-- Begin Dataset content --

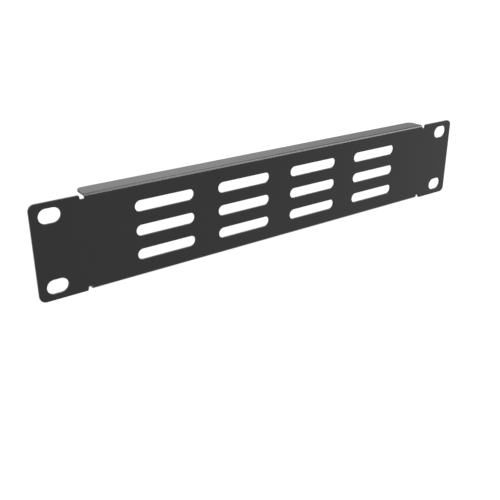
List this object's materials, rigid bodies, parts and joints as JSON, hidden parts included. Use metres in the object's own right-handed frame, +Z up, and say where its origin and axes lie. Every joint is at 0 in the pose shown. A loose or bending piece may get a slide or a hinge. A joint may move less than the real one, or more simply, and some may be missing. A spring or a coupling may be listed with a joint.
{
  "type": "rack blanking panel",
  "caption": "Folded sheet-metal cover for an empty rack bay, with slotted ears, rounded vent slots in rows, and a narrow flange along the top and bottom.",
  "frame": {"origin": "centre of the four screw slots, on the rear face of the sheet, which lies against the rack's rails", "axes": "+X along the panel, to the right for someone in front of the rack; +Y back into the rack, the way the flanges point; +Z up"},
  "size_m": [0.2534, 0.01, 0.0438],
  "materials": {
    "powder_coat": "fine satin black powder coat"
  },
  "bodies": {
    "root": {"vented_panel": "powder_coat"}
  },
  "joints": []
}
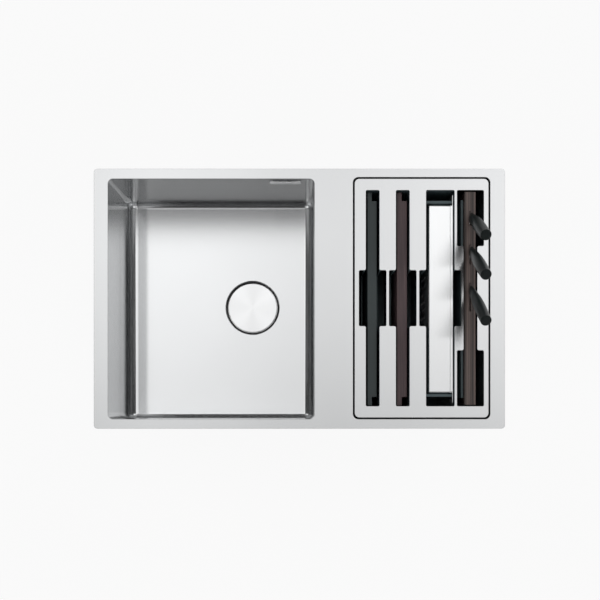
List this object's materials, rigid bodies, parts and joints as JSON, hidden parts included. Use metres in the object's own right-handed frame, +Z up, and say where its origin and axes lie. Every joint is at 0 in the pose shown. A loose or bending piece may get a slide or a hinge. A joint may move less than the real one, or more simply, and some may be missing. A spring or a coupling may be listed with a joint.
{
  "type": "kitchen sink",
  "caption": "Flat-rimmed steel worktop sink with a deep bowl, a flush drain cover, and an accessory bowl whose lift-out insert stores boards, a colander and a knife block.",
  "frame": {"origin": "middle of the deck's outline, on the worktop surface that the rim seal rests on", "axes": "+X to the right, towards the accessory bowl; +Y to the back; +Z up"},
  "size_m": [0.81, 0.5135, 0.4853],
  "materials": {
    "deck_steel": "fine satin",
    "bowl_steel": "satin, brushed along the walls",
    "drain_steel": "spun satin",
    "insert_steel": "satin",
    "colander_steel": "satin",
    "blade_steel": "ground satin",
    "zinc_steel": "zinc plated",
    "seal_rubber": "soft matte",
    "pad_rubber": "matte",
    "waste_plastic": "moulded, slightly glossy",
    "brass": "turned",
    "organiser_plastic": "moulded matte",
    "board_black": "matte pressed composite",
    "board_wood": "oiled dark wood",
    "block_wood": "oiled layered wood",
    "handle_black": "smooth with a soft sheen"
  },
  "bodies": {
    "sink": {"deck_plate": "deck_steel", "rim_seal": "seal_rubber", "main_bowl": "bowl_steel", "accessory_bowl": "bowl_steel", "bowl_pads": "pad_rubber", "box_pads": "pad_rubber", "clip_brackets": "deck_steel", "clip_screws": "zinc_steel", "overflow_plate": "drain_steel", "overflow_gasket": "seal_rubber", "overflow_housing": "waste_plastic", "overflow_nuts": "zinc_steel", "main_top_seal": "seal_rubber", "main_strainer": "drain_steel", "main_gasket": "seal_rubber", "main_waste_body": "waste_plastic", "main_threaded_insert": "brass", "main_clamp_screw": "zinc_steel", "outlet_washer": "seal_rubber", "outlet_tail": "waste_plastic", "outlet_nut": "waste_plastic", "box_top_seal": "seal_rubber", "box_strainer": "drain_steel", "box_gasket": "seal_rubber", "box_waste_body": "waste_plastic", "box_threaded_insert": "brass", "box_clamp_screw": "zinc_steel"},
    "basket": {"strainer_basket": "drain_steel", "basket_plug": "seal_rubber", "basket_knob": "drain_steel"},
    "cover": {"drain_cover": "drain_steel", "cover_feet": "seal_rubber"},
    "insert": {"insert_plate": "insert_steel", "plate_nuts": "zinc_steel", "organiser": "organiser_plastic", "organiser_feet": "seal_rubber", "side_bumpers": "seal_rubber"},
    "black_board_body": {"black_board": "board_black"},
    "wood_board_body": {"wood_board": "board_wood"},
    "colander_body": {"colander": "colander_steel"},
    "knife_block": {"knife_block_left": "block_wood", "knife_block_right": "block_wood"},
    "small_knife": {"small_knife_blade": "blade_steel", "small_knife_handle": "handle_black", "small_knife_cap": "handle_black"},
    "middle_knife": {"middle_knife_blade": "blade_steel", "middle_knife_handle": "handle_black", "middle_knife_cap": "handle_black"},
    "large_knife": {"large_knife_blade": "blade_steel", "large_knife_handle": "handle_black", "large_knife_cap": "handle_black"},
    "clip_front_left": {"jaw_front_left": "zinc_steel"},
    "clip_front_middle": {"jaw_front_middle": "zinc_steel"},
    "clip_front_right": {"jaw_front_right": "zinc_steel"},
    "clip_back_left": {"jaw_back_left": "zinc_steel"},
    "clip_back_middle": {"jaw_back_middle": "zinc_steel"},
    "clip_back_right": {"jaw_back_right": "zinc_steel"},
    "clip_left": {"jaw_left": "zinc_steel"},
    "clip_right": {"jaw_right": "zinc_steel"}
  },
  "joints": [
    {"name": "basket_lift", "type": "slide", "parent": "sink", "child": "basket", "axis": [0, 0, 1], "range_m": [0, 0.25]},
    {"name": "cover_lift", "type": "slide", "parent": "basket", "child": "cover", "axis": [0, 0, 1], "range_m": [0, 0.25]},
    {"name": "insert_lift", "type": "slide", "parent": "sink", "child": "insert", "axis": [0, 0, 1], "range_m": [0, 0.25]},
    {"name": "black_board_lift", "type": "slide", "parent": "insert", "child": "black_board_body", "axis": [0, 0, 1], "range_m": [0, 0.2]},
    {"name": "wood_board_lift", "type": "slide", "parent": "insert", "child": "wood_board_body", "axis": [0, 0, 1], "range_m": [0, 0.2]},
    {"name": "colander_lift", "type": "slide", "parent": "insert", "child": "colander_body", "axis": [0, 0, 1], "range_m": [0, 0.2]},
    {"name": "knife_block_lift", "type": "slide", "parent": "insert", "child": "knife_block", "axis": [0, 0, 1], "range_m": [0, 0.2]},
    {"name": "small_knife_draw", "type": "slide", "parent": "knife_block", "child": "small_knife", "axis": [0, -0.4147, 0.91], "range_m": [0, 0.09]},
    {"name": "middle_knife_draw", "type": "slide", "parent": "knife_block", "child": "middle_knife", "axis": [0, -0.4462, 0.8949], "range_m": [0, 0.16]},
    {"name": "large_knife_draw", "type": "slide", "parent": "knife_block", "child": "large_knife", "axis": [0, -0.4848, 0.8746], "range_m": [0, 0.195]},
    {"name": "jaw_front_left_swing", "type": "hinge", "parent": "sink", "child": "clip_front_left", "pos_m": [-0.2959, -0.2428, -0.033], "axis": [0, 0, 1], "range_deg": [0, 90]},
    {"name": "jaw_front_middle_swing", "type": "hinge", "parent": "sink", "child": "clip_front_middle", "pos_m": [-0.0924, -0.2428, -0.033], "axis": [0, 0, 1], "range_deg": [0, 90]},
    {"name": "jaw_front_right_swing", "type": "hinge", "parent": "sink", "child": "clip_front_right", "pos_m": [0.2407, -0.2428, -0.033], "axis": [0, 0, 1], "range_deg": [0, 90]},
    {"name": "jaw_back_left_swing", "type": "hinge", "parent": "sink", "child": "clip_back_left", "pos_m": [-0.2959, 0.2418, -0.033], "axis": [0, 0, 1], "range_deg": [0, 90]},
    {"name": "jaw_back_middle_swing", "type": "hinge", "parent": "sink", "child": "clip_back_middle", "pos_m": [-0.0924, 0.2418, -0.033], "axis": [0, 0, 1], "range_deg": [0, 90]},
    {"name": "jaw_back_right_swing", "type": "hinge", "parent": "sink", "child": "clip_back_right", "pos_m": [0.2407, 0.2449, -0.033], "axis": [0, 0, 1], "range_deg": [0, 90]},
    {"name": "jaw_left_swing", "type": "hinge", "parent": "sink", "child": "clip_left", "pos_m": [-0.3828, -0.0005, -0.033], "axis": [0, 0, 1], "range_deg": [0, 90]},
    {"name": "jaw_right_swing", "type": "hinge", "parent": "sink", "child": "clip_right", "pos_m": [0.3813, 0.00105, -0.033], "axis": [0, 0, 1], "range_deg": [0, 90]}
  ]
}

-- End Dataset content --

**Stated problem:** Extract every entry in the listing word for word.

**The reply:**
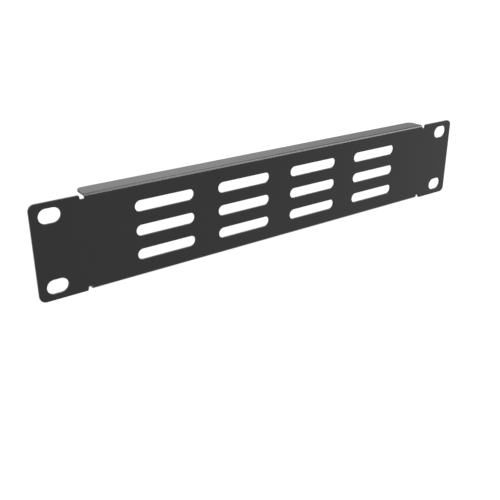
List this object's materials, rigid bodies, parts and joints as JSON, hidden parts included. Use metres in the object's own right-handed frame, +Z up, and say where its origin and axes lie. Every joint is at 0 in the pose shown. A loose or bending piece may get a slide or a hinge. A joint may move less than the real one, or more simply, and some may be missing. A spring or a coupling may be listed with a joint.
{
  "type": "rack blanking panel",
  "caption": "Folded sheet-metal cover for an empty rack bay, with slotted ears, rounded vent slots in rows, and a narrow flange along the top and bottom.",
  "frame": {"origin": "centre of the four screw slots, on the rear face of the sheet, which lies against the rack's rails", "axes": "+X along the panel, to the right for someone in front of the rack; +Y back into the rack, the way the flanges point; +Z up"},
  "size_m": [0.2534, 0.01, 0.0438],
  "materials": {
    "powder_coat": "fine satin black powder coat"
  },
  "bodies": {
    "root": {"vented_panel": "powder_coat"}
  },
  "joints": []
}
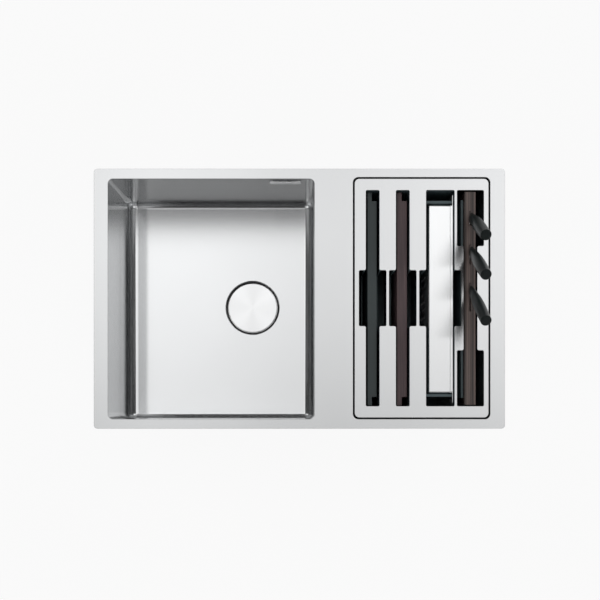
List this object's materials, rigid bodies, parts and joints as JSON, hidden parts included. Use metres in the object's own right-handed frame, +Z up, and say where its origin and axes lie. Every joint is at 0 in the pose shown. A loose or bending piece may get a slide or a hinge. A joint may move less than the real one, or more simply, and some may be missing. A spring or a coupling may be listed with a joint.
{
  "type": "kitchen sink",
  "caption": "Flat-rimmed steel worktop sink with a deep bowl, a flush drain cover, and an accessory bowl whose lift-out insert stores boards, a colander and a knife block.",
  "frame": {"origin": "middle of the deck's outline, on the worktop surface that the rim seal rests on", "axes": "+X to the right, towards the accessory bowl; +Y to the back; +Z up"},
  "size_m": [0.81, 0.5135, 0.4853],
  "materials": {
    "deck_steel": "fine satin",
    "bowl_steel": "satin, brushed along the walls",
    "drain_steel": "spun satin",
    "insert_steel": "satin",
    "colander_steel": "satin",
    "blade_steel": "ground satin",
    "zinc_steel": "zinc plated",
    "seal_rubber": "soft matte",
    "pad_rubber": "matte",
    "waste_plastic": "moulded, slightly glossy",
    "brass": "turned",
    "organiser_plastic": "moulded matte",
    "board_black": "matte pressed composite",
    "board_wood": "oiled dark wood",
    "block_wood": "oiled layered wood",
    "handle_black": "smooth with a soft sheen"
  },
  "bodies": {
    "sink": {"deck_plate": "deck_steel", "rim_seal": "seal_rubber", "main_bowl": "bowl_steel", "accessory_bowl": "bowl_steel", "bowl_pads": "pad_rubber", "box_pads": "pad_rubber", "clip_brackets": "deck_steel", "clip_screws": "zinc_steel", "overflow_plate": "drain_steel", "overflow_gasket": "seal_rubber", "overflow_housing": "waste_plastic", "overflow_nuts": "zinc_steel", "main_top_seal": "seal_rubber", "main_strainer": "drain_steel", "main_gasket": "seal_rubber", "main_waste_body": "waste_plastic", "main_threaded_insert": "brass", "main_clamp_screw": "zinc_steel", "outlet_washer": "seal_rubber", "outlet_tail": "waste_plastic", "outlet_nut": "waste_plastic", "box_top_seal": "seal_rubber", "box_strainer": "drain_steel", "box_gasket": "seal_rubber", "box_waste_body": "waste_plastic", "box_threaded_insert": "brass", "box_clamp_screw": "zinc_steel"},
    "basket": {"strainer_basket": "drain_steel", "basket_plug": "seal_rubber", "basket_knob": "drain_steel"},
    "cover": {"drain_cover": "drain_steel", "cover_feet": "seal_rubber"},
    "insert": {"insert_plate": "insert_steel", "plate_nuts": "zinc_steel", "organiser": "organiser_plastic", "organiser_feet": "seal_rubber", "side_bumpers": "seal_rubber"},
    "black_board_body": {"black_board": "board_black"},
    "wood_board_body": {"wood_board": "board_wood"},
    "colander_body": {"colander": "colander_steel"},
    "knife_block": {"knife_block_left": "block_wood", "knife_block_right": "block_wood"},
    "small_knife": {"small_knife_blade": "blade_steel", "small_knife_handle": "handle_black", "small_knife_cap": "handle_black"},
    "middle_knife": {"middle_knife_blade": "blade_steel", "middle_knife_handle": "handle_black", "middle_knife_cap": "handle_black"},
    "large_knife": {"large_knife_blade": "blade_steel", "large_knife_handle": "handle_black", "large_knife_cap": "handle_black"},
    "clip_front_left": {"jaw_front_left": "zinc_steel"},
    "clip_front_middle": {"jaw_front_middle": "zinc_steel"},
    "clip_front_right": {"jaw_front_right": "zinc_steel"},
    "clip_back_left": {"jaw_back_left": "zinc_steel"},
    "clip_back_middle": {"jaw_back_middle": "zinc_steel"},
    "clip_back_right": {"jaw_back_right": "zinc_steel"},
    "clip_left": {"jaw_left": "zinc_steel"},
    "clip_right": {"jaw_right": "zinc_steel"}
  },
  "joints": [
    {"name": "basket_lift", "type": "slide", "parent": "sink", "child": "basket", "axis": [0, 0, 1], "range_m": [0, 0.25]},
    {"name": "cover_lift", "type": "slide", "parent": "basket", "child": "cover", "axis": [0, 0, 1], "range_m": [0, 0.25]},
    {"name": "insert_lift", "type": "slide", "parent": "sink", "child": "insert", "axis": [0, 0, 1], "range_m": [0, 0.25]},
    {"name": "black_board_lift", "type": "slide", "parent": "insert", "child": "black_board_body", "axis": [0, 0, 1], "range_m": [0, 0.2]},
    {"name": "wood_board_lift", "type": "slide", "parent": "insert", "child": "wood_board_body", "axis": [0, 0, 1], "range_m": [0, 0.2]},
    {"name": "colander_lift", "type": "slide", "parent": "insert", "child": "colander_body", "axis": [0, 0, 1], "range_m": [0, 0.2]},
    {"name": "knife_block_lift", "type": "slide", "parent": "insert", "child": "knife_block", "axis": [0, 0, 1], "range_m": [0, 0.2]},
    {"name": "small_knife_draw", "type": "slide", "parent": "knife_block", "child": "small_knife", "axis": [0, -0.4147, 0.91], "range_m": [0, 0.09]},
    {"name": "middle_knife_draw", "type": "slide", "parent": "knife_block", "child": "middle_knife", "axis": [0, -0.4462, 0.8949], "range_m": [0, 0.16]},
    {"name": "large_knife_draw", "type": "slide", "parent": "knife_block", "child": "large_knife", "axis": [0, -0.4848, 0.8746], "range_m": [0, 0.195]},
    {"name": "jaw_front_left_swing", "type": "hinge", "parent": "sink", "child": "clip_front_left", "pos_m": [-0.2959, -0.2428, -0.033], "axis": [0, 0, 1], "range_deg": [0, 90]},
    {"name": "jaw_front_middle_swing", "type": "hinge", "parent": "sink", "child": "clip_front_middle", "pos_m": [-0.0924, -0.2428, -0.033], "axis": [0, 0, 1], "range_deg": [0, 90]},
    {"name": "jaw_front_right_swing", "type": "hinge", "parent": "sink", "child": "clip_front_right", "pos_m": [0.2407, -0.2428, -0.033], "axis": [0, 0, 1], "range_deg": [0, 90]},
    {"name": "jaw_back_left_swing", "type": "hinge", "parent": "sink", "child": "clip_back_left", "pos_m": [-0.2959, 0.2418, -0.033], "axis": [0, 0, 1], "range_deg": [0, 90]},
    {"name": "jaw_back_middle_swing", "type": "hinge", "parent": "sink", "child": "clip_back_middle", "pos_m": [-0.0924, 0.2418, -0.033], "axis": [0, 0, 1], "range_deg": [0, 90]},
    {"name": "jaw_back_right_swing", "type": "hinge", "parent": "sink", "child": "clip_back_right", "pos_m": [0.2407, 0.2449, -0.033], "axis": [0, 0, 1], "range_deg": [0, 90]},
    {"name": "jaw_left_swing", "type": "hinge", "parent": "sink", "child": "clip_left", "pos_m": [-0.3828, -0.0005, -0.033], "axis": [0, 0, 1], "range_deg": [0, 90]},
    {"name": "jaw_right_swing", "type": "hinge", "parent": "sink", "child": "clip_right", "pos_m": [0.3813, 0.00105, -0.033], "axis": [0, 0, 1], "range_deg": [0, 90]}
  ]
}